Whitehall Mercantile in Halltown, Missouri

Whitehall Mercantile in Halltown, Missouri by Kathy Weiser-Alexander.

Halltown, Missouri, located on old Route 66 is a small village in Lawrence County, about 13 miles west of Springfield.

After the Osage Indians were moved from Missouri to Oklahoma, this area was first settled in the 1830s. The Rock Prairie Cemetery, also called the Halltown Cemetery, just south of town along State Highway Z, was established in 1838 after James N. Downing, Jr., donated the land. Downing was one of the earliest settlers, who arrived in about 1833. The earliest known burial is that of Sarah Walker Carlisle, a Cherokee Indian and mother of James Downing’s second wife, Mary “Polly” Carlisle Bell. She died in 1845.

An official town would not begin until George Hall came to the area and the Hall Post Office operated from 1860 to 1864. In 1876, George Hall opened a store and the next year, he platted Halltown on his land. Another post office opened in 1879. The new town was located on the Springfield to Carthage stagecoach road.

Soon other businesses and buildings were built in the town. In 1900, the building that later was called Whitehall Mercantile was established. The two-story Victorian-style commercial building, with its false front, first housed a grocery store and post office on the first floor and the upstairs was used for fraternal and community functions. In later years, the building served various functions and two single-story additions were added to the rear and east side of the building.

This building in Halltown, Missouri was built in 1906 and served several purposes through the years. It last housed Richard's Antiques but is vacant today. By Kathy Weiser-Alexander.

This building in Halltown, Missouri was built in 1906 and served several purposes through the years. It last housed Richard’s Antiques but is vacant today. By Kathy Weiser-Alexander.

Many years later it became the Whitehall Mercantile when Jerry and Thelma White leased the building in 1985 and turned it into a popular antique store.
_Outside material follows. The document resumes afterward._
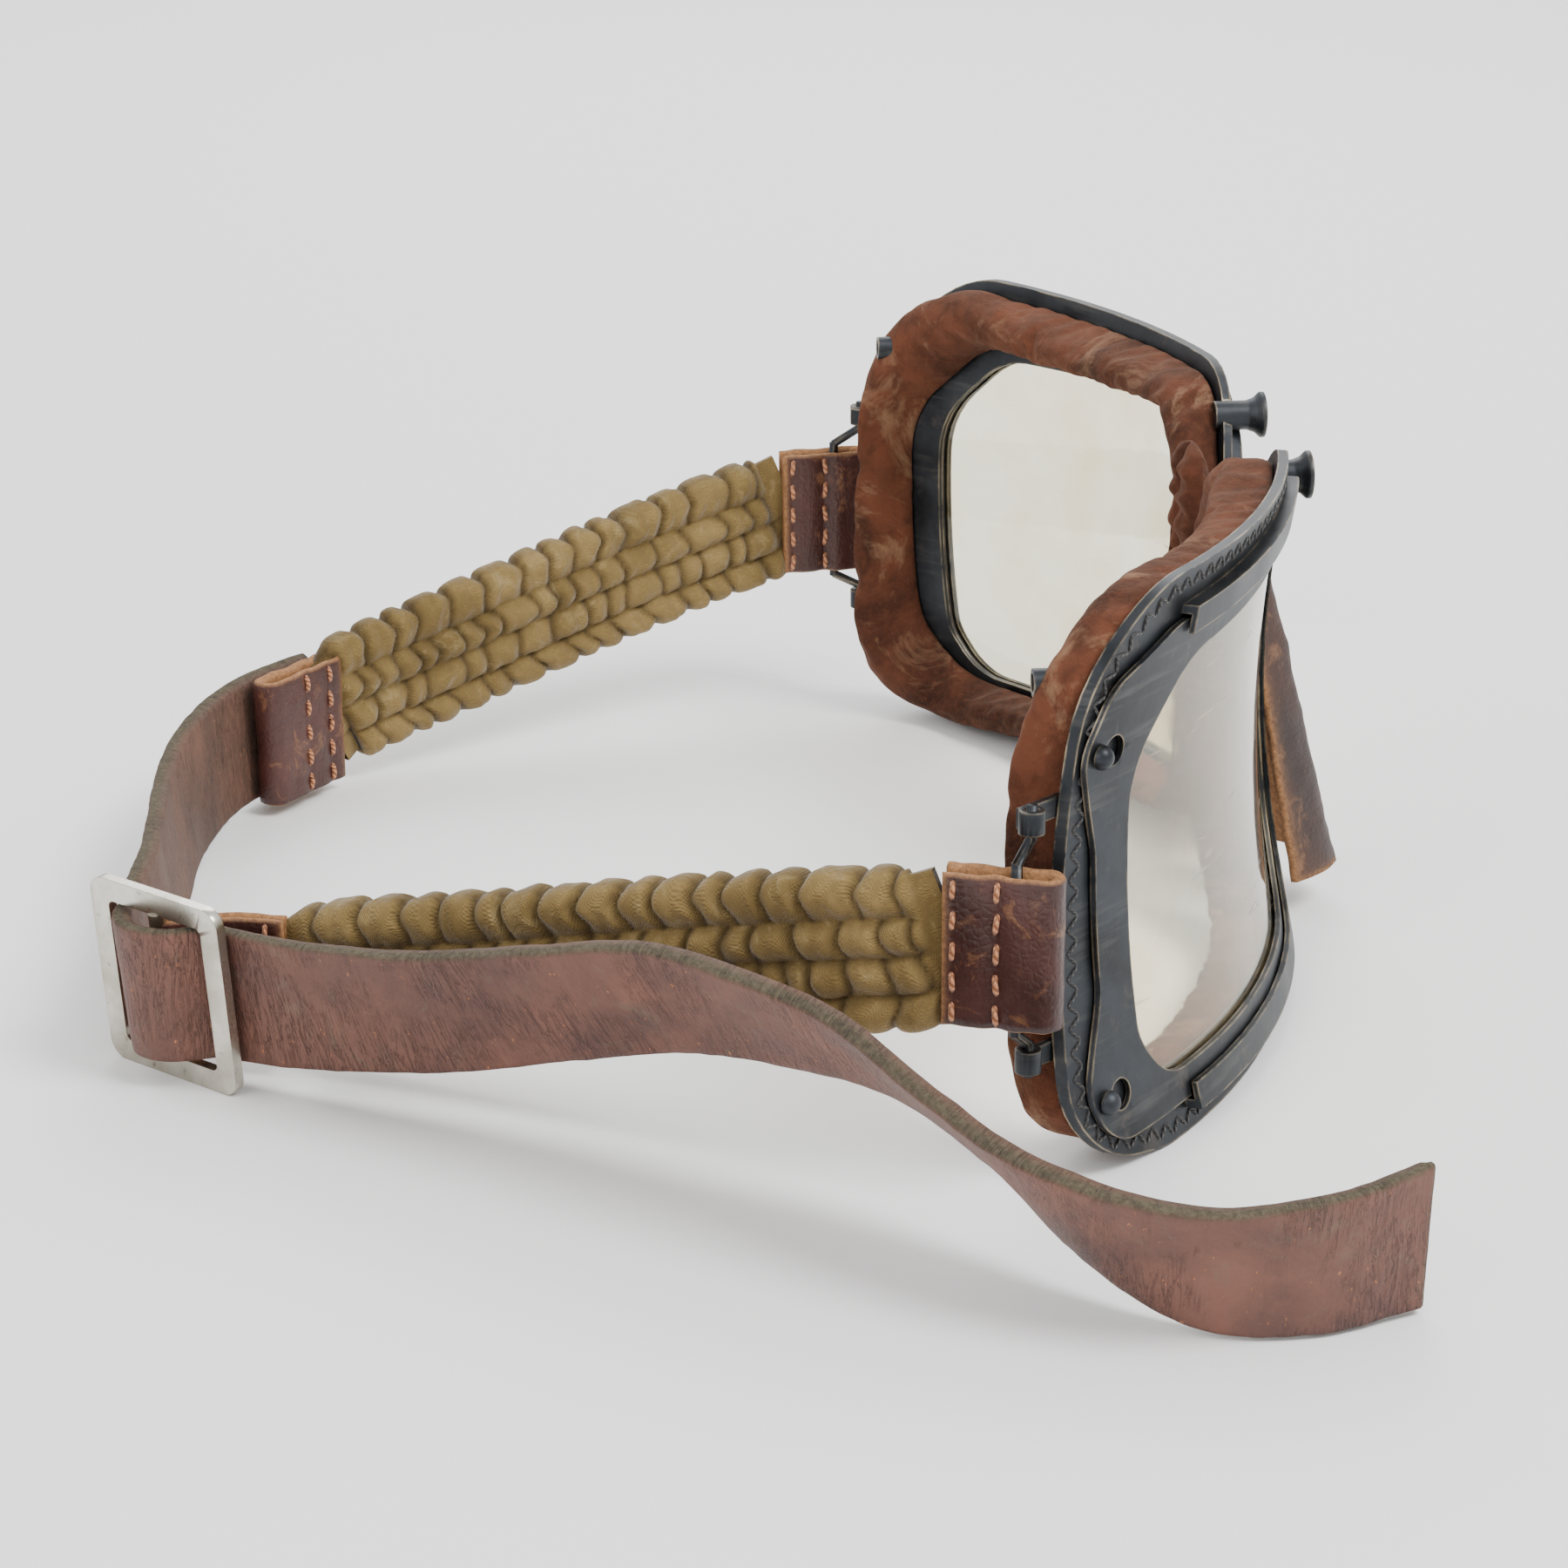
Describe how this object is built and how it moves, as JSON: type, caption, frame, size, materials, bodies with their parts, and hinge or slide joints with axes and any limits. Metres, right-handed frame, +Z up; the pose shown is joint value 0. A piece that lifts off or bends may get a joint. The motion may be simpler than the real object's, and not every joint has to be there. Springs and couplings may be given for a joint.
{
  "type": "motorcycle goggles",
  "caption": "Vintage goggles with curved steel eye frames, suede pads, straw lenses, ruched elastics and a buckled leather strap.",
  "frame": {"origin": "on the table, straight below the front of the nose bridge, between the two eye frames", "axes": "+Z up from the table, -Y ahead of the lenses, +X to the wearer's left"},
  "size_m": [0.2061, 0.15, 0.0635],
  "materials": {
    "blackened_steel": "satin blackened, worn bright along the edges",
    "straw_lens": "clear, pale straw tint",
    "black_rubber": "matt",
    "brown_suede": "napped suede with worn dusty patches",
    "black_thread": "waxed thread",
    "tan_thread": "waxed thread",
    "olive_cloth": "plain weave cotton, ruched",
    "tab_leather": "polished dark brown",
    "strap_leather": "worn brown with raw fuzzy edges",
    "nickel": "worn nickel plate"
  },
  "bodies": {
    "right_eye": {"right_eye_plate": "blackened_steel", "right_lens": "straw_lens", "right_lens_gasket": "black_rubber", "right_bezel_studs": "blackened_steel", "right_vent_horn": "blackened_steel", "right_outlet_tube": "blackened_steel", "right_face_pad": "brown_suede", "right_pad_stitching": "black_thread", "right_loop_lugs": "blackened_steel", "right_hinge_leaf": "blackened_steel", "hinge_pin": "blackened_steel", "right_elastic_cover": "olive_cloth", "right_elastic_core": "black_rubber", "strap": "strap_leather", "left_rear_tab": "tab_leather", "left_rear_tab_thread": "tan_thread", "left_elastic_cover": "olive_cloth", "left_elastic_core": "black_rubber", "nose_flap": "tab_leather", "nose_gusset": "brown_suede"},
    "left_eye": {"left_eye_plate": "blackened_steel", "left_lens": "straw_lens", "left_lens_gasket": "black_rubber", "left_bezel_studs": "blackened_steel", "left_vent_horn": "blackened_steel", "left_outlet_tube": "blackened_steel", "left_face_pad": "brown_suede", "left_pad_stitching": "black_thread", "left_loop_lugs": "blackened_steel", "left_hinge_leaf": "blackened_steel"},
    "right_bezel": {"right_bezel": "blackened_steel"},
    "left_bezel": {"left_bezel": "blackened_steel"},
    "right_loop": {"right_wire_loop": "blackened_steel", "right_front_tab": "tab_leather", "right_front_tab_thread": "tan_thread"},
    "left_loop": {"left_wire_loop": "blackened_steel", "left_front_tab": "tab_leather", "left_front_tab_thread": "tan_thread"},
    "buckle": {"buckle_frame": "nickel", "buckle_bar": "nickel", "right_rear_tab": "tab_leather", "right_rear_tab_thread": "tan_thread"}
  },
  "joints": [
    {"name": "nose_hinge", "type": "hinge", "parent": "right_eye", "child": "left_eye", "pos_m": [0, 0.001, 0.035], "axis": [0, 0, 1], "range_deg": [-25, 20], "deforming": ["left_elastic_cover", "left_elastic_core", "nose_flap", "nose_gusset"]},
    {"name": "right_bezel_turn", "type": "hinge", "parent": "right_eye", "child": "right_bezel", "pos_m": [-0.00396, 0.09812, 0.036], "axis": [0, 0, -1], "range_deg": [0, 1.5]},
    {"name": "left_bezel_turn", "type": "hinge", "parent": "left_eye", "child": "left_bezel", "pos_m": [0.00396, 0.09812, 0.036], "axis": [0, 0, 1], "range_deg": [0, 1.5]},
    {"name": "right_loop_swivel", "type": "hinge", "parent": "right_eye", "child": "right_loop", "pos_m": [-0.0807, 0.0361, 0.0285], "axis": [0, 0, 1], "range_deg": [-6, 6]},
    {"name": "left_loop_swivel", "type": "hinge", "parent": "left_eye", "child": "left_loop", "pos_m": [0.0807, 0.0361, 0.0285], "axis": [0, 0, 1], "range_deg": [-6, 6]},
    {"name": "buckle_slide", "type": "slide", "parent": "right_eye", "child": "buckle", "axis": [-0.6947, -0.7193, 0], "range_m": [-0.003, 0.006], "deforming": ["right_elastic_cover", "right_elastic_core", "strap"]}
  ]
}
Thelma soon became a co-founder of the Missouri Route 66 Association and wrote a small book of interviews she conducted with people who lived and worked along the Mother Road in its heyday. Unfortunately, Thelma died in 2010 but her husband continued to run the store until it closed in 2016.

In 1906 a large stucco and stone building was built at 1911 Main Street. The building, measuring 50 x 60 feet, served as a livery and meatpacking plant in its early years. Afterward, it served several commercial purposes and its original storefront was significantly altered with the addition of projecting bays and windows. Its last use was as Richard’s Antiques, but, it is vacant today.

A large two-story rock building was built at 1904 Main Street in about 1907. The building was constructed of large rock-faced limestone blocks of varying sizes and featured stone arched doors and windows. It shared a wall with the building to the west. Over the years, it served as various commercial purposes, including as a movie theater. a warehouse and a specialty store. The building is vacant today.

West's Grocery Store once stood on the north side of Main Street in Halltown, Missouri. However, it is gone today.

West’s Grocery Store once stood on the north side of Main Street in Halltown, Missouri. However, it is gone today.

West’s Grocery Store once stood at 218 Main Street. The brick front building built in 1922 was originally designed for two businesses with a large front porch supported by decorative metal posts with railing. Over the years the building housed a grocery store, the post office, and finally a flea market. It was razed in about 2016.

By the early 1920s, the town center consisted of three grocery stores, a drugstore, a variety store, a blacksmith shop, bank, garage, and a church. When Route 66 came through in 1927, Halltown thrived and more businesses were added to service the traffic including gas stations and cafes.

In 1930 Las Vegas Hotel and Restaurant were built on the south side of Main Street specifically to capture the roadside business generated by Route 66. The Mission/Spanish Colonial Revival building was built of stucco and wood and for years serviced travelers along the Mother Road. Today, the building has been converted to apartments and still stands. To the west, a small building also stands that was once used as a barbershop.

Historic buildings still standing in Halltown, Missouri by Kathy Weiser-Alexander.

Historic buildings still standing in Halltown, Missouri by Kathy Weiser-Alexander.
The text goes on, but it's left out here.